• _Material provided_
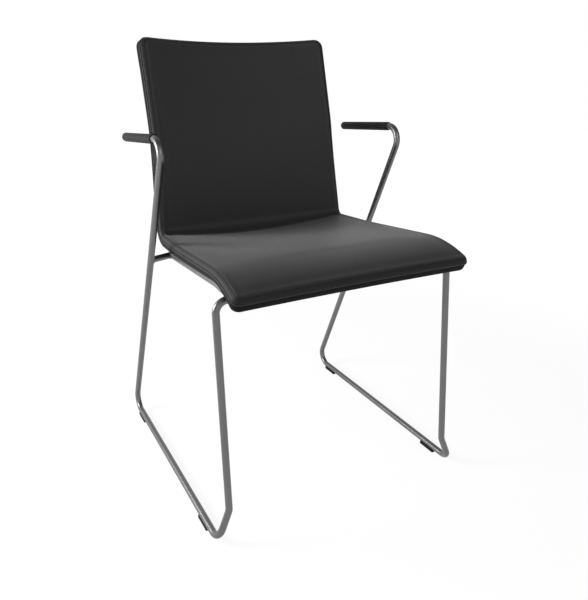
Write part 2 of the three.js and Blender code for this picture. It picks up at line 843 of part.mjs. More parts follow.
for (const [sideName, side] of [['left', -1], ['right', 1]]) {
  const frameCutter = rod(frameCorners(side), frameRadii, cutRadius);
  const railCutter = rod(railCorners(side), [railBendRadius], cutRadius);
  const feet = [
    ['front', frontGlideSetback - runnerFrontReach],
    ['rear', runnerRearReach - rearGlideSetback],
  ];
  const atFoot = (geometry, reach) => geometry.translate(side * runnerHalfSpread, reach, 0);
  const pegHoles = feet.map(([, reach]) => atFoot(glidePeg(seatingGap), reach));
  const frame = rod(frameCorners(side), frameRadii, rodRadius);
  addMesh(`side_frame_${sideName}`, cut(frame, pegHoles), satinSteel);
  const rail = rod(railCorners(side), [railBendRadius], rodRadius);
  addMesh(`seat_rail_${sideName}`, cut(rail, [frameCutter]), satinSteel);
  const stub = rod(stubCorners(side), noBends, rodRadius);
  addMesh(`rear_stub_${sideName}`, cut(stub, [frameCutter, railCutter]), satinSteel);

  const armPadMesh = addMesh(`arm_pad_${sideName}`, armPad(), padMaterial);
  armPadMesh.position.copy(armPlace(side, padFrontSetback));
  armPadMesh.quaternion.setFromUnitVectors(new THREE.Vector3(0, 1, 0), armDirection(side));

  for (const [endName, reach] of feet) {
    const foot = join(glide(), glidePeg(0));
    addMesh(`glide_${endName}_${sideName}`, atFoot(foot, reach), glideMaterial);
  }

  for (const place of fixingPlaces.filter((fixing) => fixing.side === side)) {
    const plateLength = screwRailDistance + lugInnerMargin;
    const plate = new THREE.BoxGeometry(plateLength, lugThickness, lugWidth);
    plate.translate(side * (screwRailDistance - lugInnerMargin) / 2, -(lugTop + lugBottom) / 2, 0);
    plate.applyMatrix4(place.frame);
    const hole = turnedRod(lugHoleDiameter, lugTop - cutOverrun, lugBottom + cutOverrun);
    hole.applyMatrix4(place.frame);
    addMesh(`lug_${place.name}`, cut(plate, [railCutter, hole]), satinSteel);
  }
}

const crossRodEnd = [crossRodJoint[0] - seatingGap, frontRunY, frontRunHeight];
const crossRodEnds = [-1, 1].map((side) => sidePoint(side, crossRodEnd));
addMesh('front_cross_rod', rod(crossRodEnds, noBends, rodRadius), satinSteel);

for (const { name, frame } of fixingPlaces) {
  const washer = turnedRing(lugHoleDiameter, spacerDiameter, spacerTop, spacerBottom);
  addMesh(`spacer_${name}`, washer, glideMaterial).applyMatrix4(frame);

  const head = screwHeadDiameter / 2;
  const shank = screwDiameter / 2;
  const screwTip = headTop - screwLength;
  const screw = addMesh(`screw_${name}`, turned([
    [0, headTop + screwHeadHeight],
    [head * screwCrownShare, headTop + screwHeadHeight],
    [head, headTop],
    [shank, headTop],
    [shank, screwTip],
    [0, screwTip],
  ]), screwSteel);
  screw.applyMatrix4(frame);

  const barrel = insertDiameter / 2;
  const bore = insertBore / 2;
  const flange = insertFlangeDiameter / 2;
  const insertBottom = insertTop + insertLength;
  const insert = addMesh(`insert_${name}`, turned([
    [bore, insertBottom],
    [barrel, insertBottom],
    [barrel, insertSeat],
    [flange, insertSeat],
    [flange, insertTop],
    [bore, insertTop],
    [bore, insertBottom],
  ]), zincSteel);
  insert.applyMatrix4(frame);
}

// The origin lies under the middle of the chair's box.
const extent = new THREE.Box3().setFromObject(chair);
chair.position.y = -(extent.min.y + extent.max.y) / 2;
const object = new THREE.Group();
object.add(chair);

export default object;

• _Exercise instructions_
Each line from the top of the material above through the line with "[frameCutter, railCutter]), satinSteel);" must be echoed exactly, and no other line.

• _Answer to the exercise_
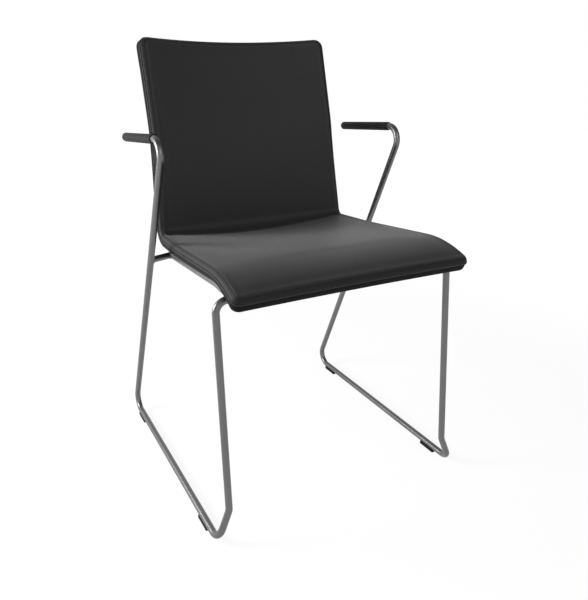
Write part 2 of the three.js and Blender code for this picture. It picks up at line 843 of part.mjs. More parts follow.
for (const [sideName, side] of [['left', -1], ['right', 1]]) {
  const frameCutter = rod(frameCorners(side), frameRadii, cutRadius);
  const railCutter = rod(railCorners(side), [railBendRadius], cutRadius);
  const feet = [
    ['front', frontGlideSetback - runnerFrontReach],
    ['rear', runnerRearReach - rearGlideSetback],
  ];
  const atFoot = (geometry, reach) => geometry.translate(side * runnerHalfSpread, reach, 0);
  const pegHoles = feet.map(([, reach]) => atFoot(glidePeg(seatingGap), reach));
  const frame = rod(frameCorners(side), frameRadii, rodRadius);
  addMesh(`side_frame_${sideName}`, cut(frame, pegHoles), satinSteel);
  const rail = rod(railCorners(side), [railBendRadius], rodRadius);
  addMesh(`seat_rail_${sideName}`, cut(rail, [frameCutter]), satinSteel);
  const stub = rod(stubCorners(side), noBends, rodRadius);
  addMesh(`rear_stub_${sideName}`, cut(stub, [frameCutter, railCutter]), satinSteel);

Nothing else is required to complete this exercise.